If you ever wanted to see a kung fu fight between a CGI dog and an Academy Award-winning actor Jon Voight, Karate Dog is your movie. Peter Fowler (Simon Rex) is a police detective charged with solving a murder in Chinatown. His only witness is the victim's dog, Cho Cho. But Cho Cho is no ordinary pooch. He's trained in martial arts and talks like famous comedian Chevy Chase. Together, they fight the evil schemes of a villainous Hamilton Cage (aforementioned Jon Voight). Cho Cho also helps Peter to romance a beautiful police officer (Jaime Pressly).

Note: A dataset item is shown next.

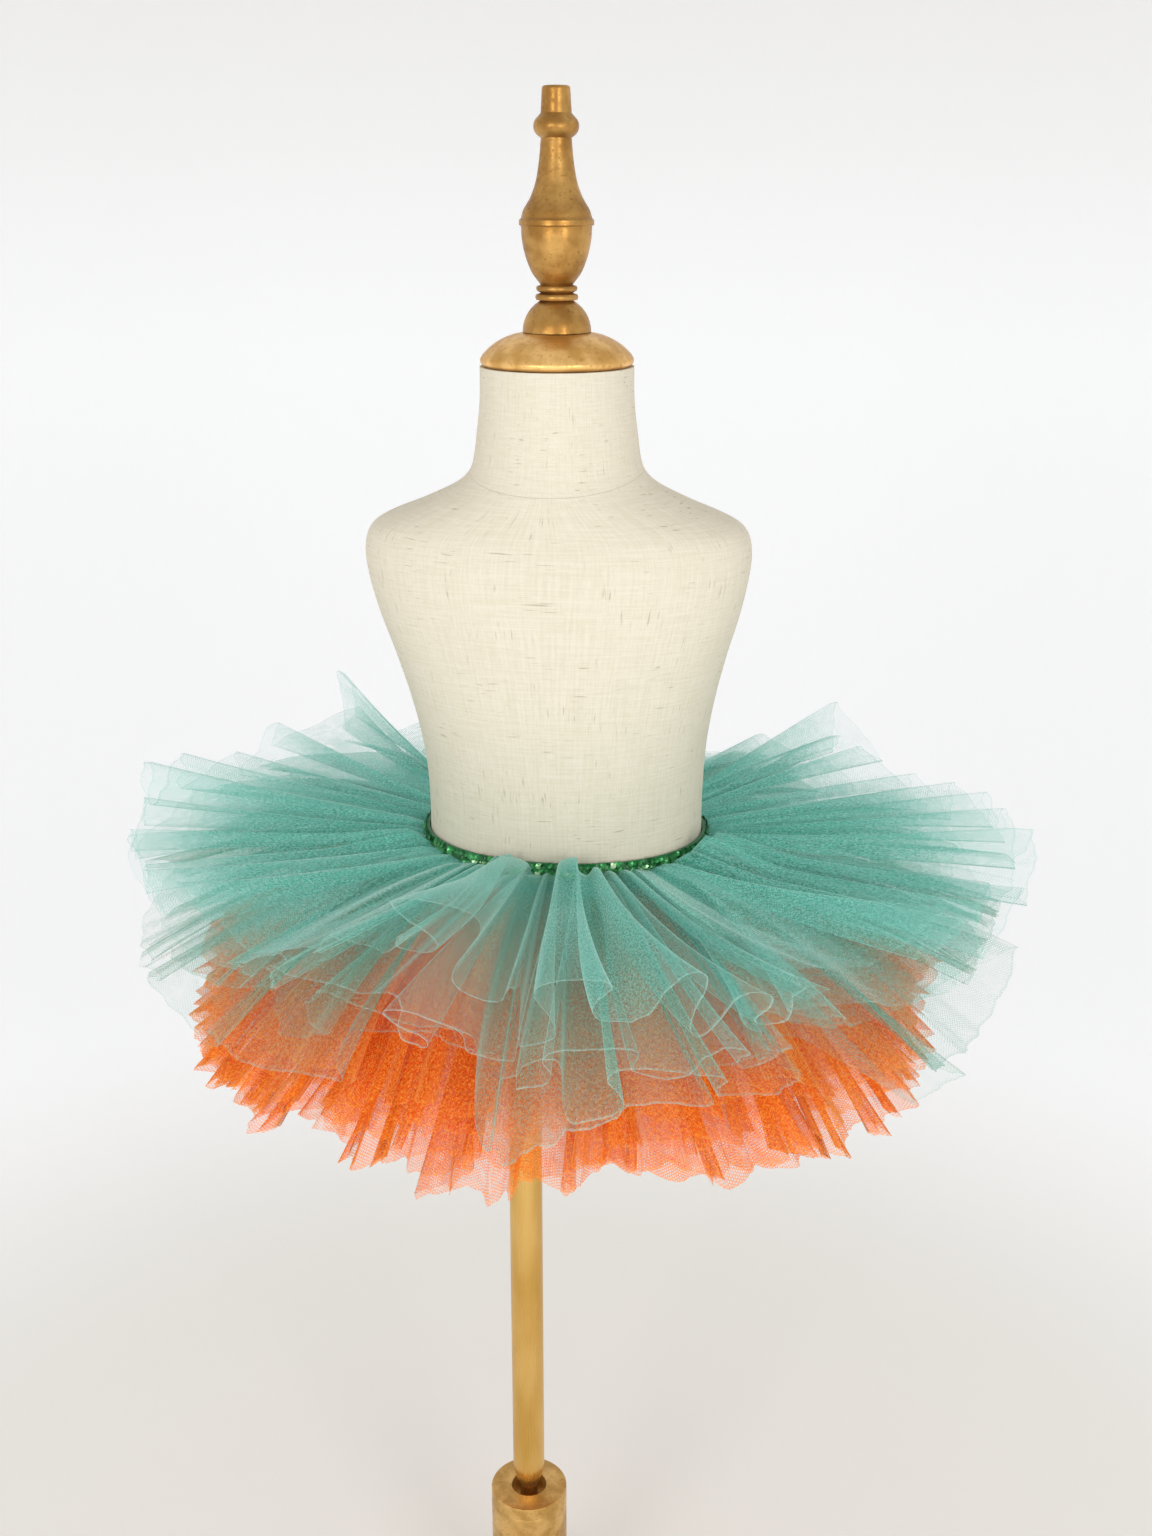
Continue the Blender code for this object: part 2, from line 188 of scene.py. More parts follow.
# The largest folds, shared by all frills: azimuth, half width in degrees, millimetres at the hem
Fold = namedtuple("Fold", "azimuth half_width height")
FOLDS = [Fold(*row) for row in (
    (250, 9, 13), (268, 7, -11), (284, 9, 14), (301, 7, -9), (317, 10, 11), (338, 9, -8),
    (0, 11, 9), (24, 10, -8), (47, 11, 11), (72, 9, -8), (94, 12, 9), (118, 10, -9),
    (140, 12, 11), (163, 10, -8), (184, 12, 9), (207, 9, -9), (229, 9, 8),
)]

# Folds of the top frill that puff up over the band's upper edge, with the same columns; they are
# at their full height from BAND_FOLD_FROM off the band and gone at BAND_FOLD_TO
BAND_FOLDS = [Fold(*row) for row in ((255, 7, 11), (279, 6, 10), (335, 13, 12), (208, 8, 7))]
BAND_FOLD_FROM = 9 * MM
BAND_FOLD_TO = 70 * MM

# Flutes listed one by one where the teal frills show most, side by side from an azimuth: width in
# degrees, height and the depth of the trough before it in millimetres, swing and fold-over as
# shares of its width, its reach as a share more than the frill's, millimetres that it is raised
# at the hem, how round it is (0 a flat pleat, 1 a round flute), how many degrees the hem drifts
# from its root, and how closely the cloth is gathered there (1 is the frill's own).
Flute = namedtuple("Flute", "width height trough swing over reach raised round drift close")
HAND_FROM = {"teal_frill_1": 134, "teal_frill_2": 240, "teal_frill_3": 240, "teal_frill_4": 240}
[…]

Released in May of 2004, Karate Dog was made by Bob Clark - the versatile director of early proto-slasher Black Christmas as well as the teen comedy Porky's. But his most popular movie by far is the holiday classic A Christmas Story, based upon short stories written by Jean Shepard. Sadly, Karate Dog was Clark's last movie before his death in 2007.
5 Joe's Apartment (1996)
Tagline: Sex Bugs Rock 'n Roll.
Looking for a cheap apartment, Joe (Jerry O'Connell) moves into a derelict building infested with cockroaches. To his surprise, he discovers that roaches can think, talk and sing - albeit in annoying high-pitched voices. Being a natural slob, Joe is their perfect roommate. While looking for a job, he falls in love with beautiful Lily (Megan Ward), whose mean old senator dad plans to demolish Joe's building. In a now familiar subplot, Joe's repulsive buddies also try to help him win a woman of his dreams.

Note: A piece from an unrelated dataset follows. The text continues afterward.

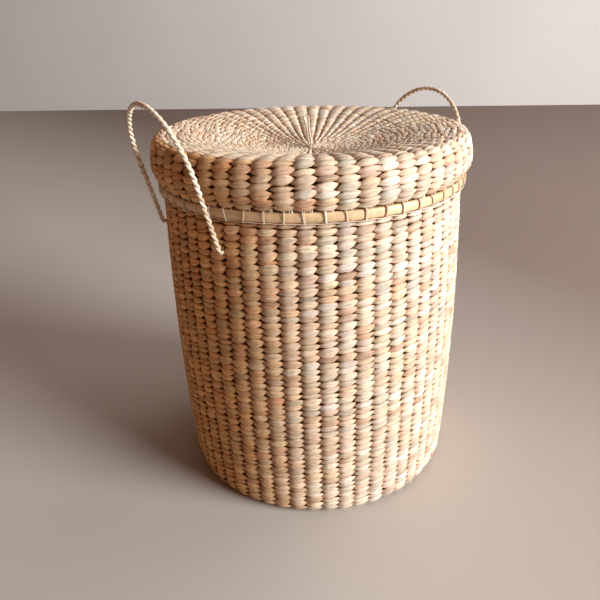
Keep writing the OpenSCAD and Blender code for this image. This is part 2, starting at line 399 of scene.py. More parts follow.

Released in July of 1996, Joe's Apartment was billed as the first feature film produced by MTV. Directed by John Payson, it was based upon his earlier short film Joe's Apt. Somehow, a movie featuring singing and dancing house pests failed to grab the audience. Joe's Apartment went out with a whimper, earning only a third of its $13 million budget.
4 Tommy And The Cool Mule (2009)
Tagline: Not your average TALKING mule!
Tommy Braxxton (Grant Barker) has many problems: he's bullied in school, his dad got killed in the war and he has a huge crush on the prettiest girl in class. To top it all off, evil land-owner Dodge Daviss (a cowboy hat-wearing Kevin Sorbo) wants to buy his family's land. But help is on the way in the form of the rap legend Ice-T... as the voice of a flatulent mule called Jackie-A. Sass-talking and rapping, this veritable cool mule serves as Tommy's mount in a climactic horse race in which he tries to win a prize and raise enough money to save his home. By this point it's a bit embarrassing, but it really needs to be pointed out that Tommy and the Cool Mule also includes a subplot where the animal offers the human hero strangely assured tips about dating women.

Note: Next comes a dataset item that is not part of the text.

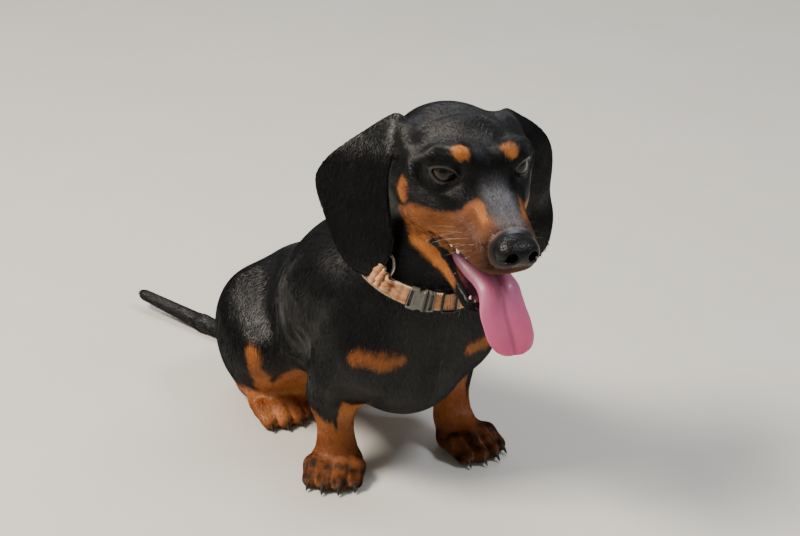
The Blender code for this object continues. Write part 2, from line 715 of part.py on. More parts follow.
def islands(obj):
    """The closed bodies of a mesh, each as its points and faces."""
    mesh = obj.data
    parent = np.arange(len(mesh.vertices))

    def top(i):
        while parent[i] != i:
            parent[i] = parent[parent[i]]
            i = parent[i]
        return i

    for edge in mesh.edges:
        a, b = top(edge.vertices[0]), top(edge.vertices[1])
        parent[a] = b
    label = np.array([top(i) for i in range(len(parent))])
    points = np.array([v.co for v in mesh.vertices])
    found = []
    for k in np.unique(label):
        mine = np.nonzero(label == k)[0]
        place = {int(v): i for i, v in enumerate(mine)}
        faces = [[place[v] for v in f.vertices] for f in mesh.polygons if label[f.vertices[0]] == k]
        if len(faces) > 3:
            found.append((points[mine], faces))
    return found


def largest(obj):
    """Keeps the biggest closed body of a mesh."""
    found = islands(obj)
    if len(found) > 1:
        points, faces = max(found, key=lambda one: len(one[1]))
        whole = new_object(obj.name, points, faces)
        remove(obj)
        obj = whole
    return obj


def taken(obj, room, grown_room):
    """The part of obj in a room, and obj without it and without the gap round it."""
    piece = combined(copied(obj), room, "INTERSECT")
    return largest(piece), largest(combined(obj, grown_room, "DIFFERENCE"))


def box_distance(p, low, high):
    middle, half = (np.array(low) + high) / 2, (np.array(high) - low) / 2
    q = np.abs(p - middle.astype(REAL)) - half.astype(REAL)
    return q.max(-1)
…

Tommy and the Cool Mule was released in May of 2009 as a straight-to-DVD release. It was directed by Andrew Stevens - producer, actor and occasional director of low-budget B movies.
3 Hot to Trot (1988)
Tagline: When I talk, you're going to laugh yourself hoarse.
Only in the 1980s could Hollywood make a comedy about lovably incompetent investment broker. After his mother dies, Fred (actor and director Bobcat Goldthwait) inherits her half of an investment firm as well as a horse named Don. Fred's stepdad (Dabney Coleman) tries to buy him out of the firm, but then, suddenly, Don starts offering Fred stock exchange tips in the voice of the legendary comedian John Candy. Soon enough, Fred is rolling in cash. By this point it should be obvious there's also a subplot where Fred's equine pal helps him woo firm's secretary (Academy Award-nominee Virginia Madsen). Will Fred find love and happiness in his firm? How many horse-related sex jokes will the movie make?
Made and distributed by Warner Bros, Hot to Trot premiered in August of 1988. The movie was a monumental failure: it was panned by critics, bombed at the box office and even lost at Golden Raspberry Awards. It doesn't get more humiliating than that!
2 A Talking Cat?!? (2013)
Tagline: none, but the movie's title kinda works as a tagline, too.
Susan (Kristine DeBell) is a single mother trying to balance taking care of her children and managing her catering business. Phil (Johnny Whitaker) is a single father who sold his computer firm to have more time for his estranged son. Enter Duffy - a magical cat that helps people. Unfortunately, Duffy can only talk to people once. Which starts to make sense once you witness the laughable special effects simulating the cat's speech. Duffy is voiced by an Academy Award-winning actor Eric Roberts. With titles such as Blood Red, Royal Kill and Hitman's Run in his filmography, Roberts is the perfect casting choice for the voice of a cuddly, fluffy kitty.
A Talking Cat?!? was released direct-to-DVD in February of 2013. Other titles by the movie's director David DeCoteau include A Talking Pony!?!, My Stepbrother Is a Vampire!?!, Beach Babes from Beyond and Sorority Babes in the Slimeball Bowl-O-Rama.
1 Howard the Duck (1986)
Tagline: You will believe that a duck can talk.
Howard (Chip Zien) is an ordinary duck... at least on a planet entirely populated by anthropomorphic ducks. One day, he mysteriously finds himself on our planet. Using his smarts and a mastery of martial arts, Howard builds himself a new life here all the while looking for a way home. Howard the Duck is the only movie on this list that actually cuts out the middleman and has its animal protagonist directly romance a woman, thus making overt the weird subtext of interspecies romance that seems to pop up in these movies.
Howard the Duck was a science fiction comedy based upon surreal Marvel comic created by Steve Gerber and Val Mayerik. Released in August of 1986 by Universal Pictures, it crashed at the box office and became known as one of the worst movies ever made. One of the movie's producers was George Lucas. In retrospect, Howard the Duck should have been a warning-sign to all Star Wars fans. Instead, they continued believing in Lucas until it was much too late.